Publications and Research
Document Type
Article
Publication Date
11-24-2025
Abstract
This study builds upon Hesseltine and Davis ([2020]. “The Communicative Function of Adjective-Noun Order in English.” WORD 66 (3): 166–193. https://doi.org/10.1080/00437956.2020.1793499), which examines word order in modification in English and proposes the Assertion of Characterization hypothesis. To communicate an assertion of an entity’s traits, speakers employ two different meanings: weaker, signaled by the order AB as in long (A) hair (B), and stronger, signaled by BA as in hair (B) long (A). The attribution of the characterization is thus made less or more assertively.

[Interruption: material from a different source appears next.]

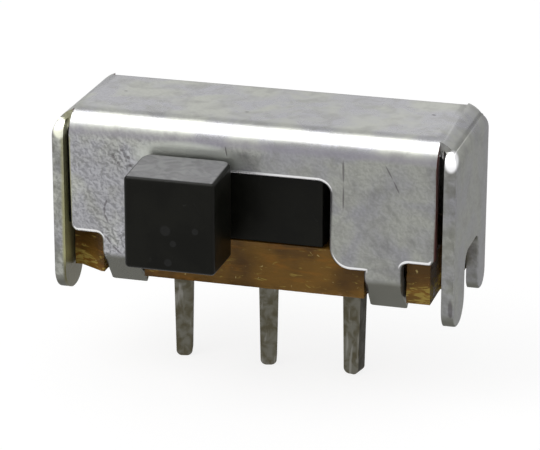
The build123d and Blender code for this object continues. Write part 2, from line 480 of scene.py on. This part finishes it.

This work focuses on examples where the characterized entity, the B, is a form traditionally termed a “pronoun.” Although the hypothesis holds regardless of the traditional categorization, one particular aspect of characterized pronouns, which marks them as different from other types of characterized Bs, invites this further investigation: Pronouns, when characterized, occur much more frequently in the order that indicates the stronger Assertion of Characterization (BA, e.g., consider her lucky, meet someone special, vs. AB Lucky her!, a special someone). Examination of this subset of Bs accounts for the pattern: When a person chooses a pronoun, the implication is that the receiver of the communication knows enough to identify the referent adequately for present communicative purposes and so any further characterization will deserve to be strong there.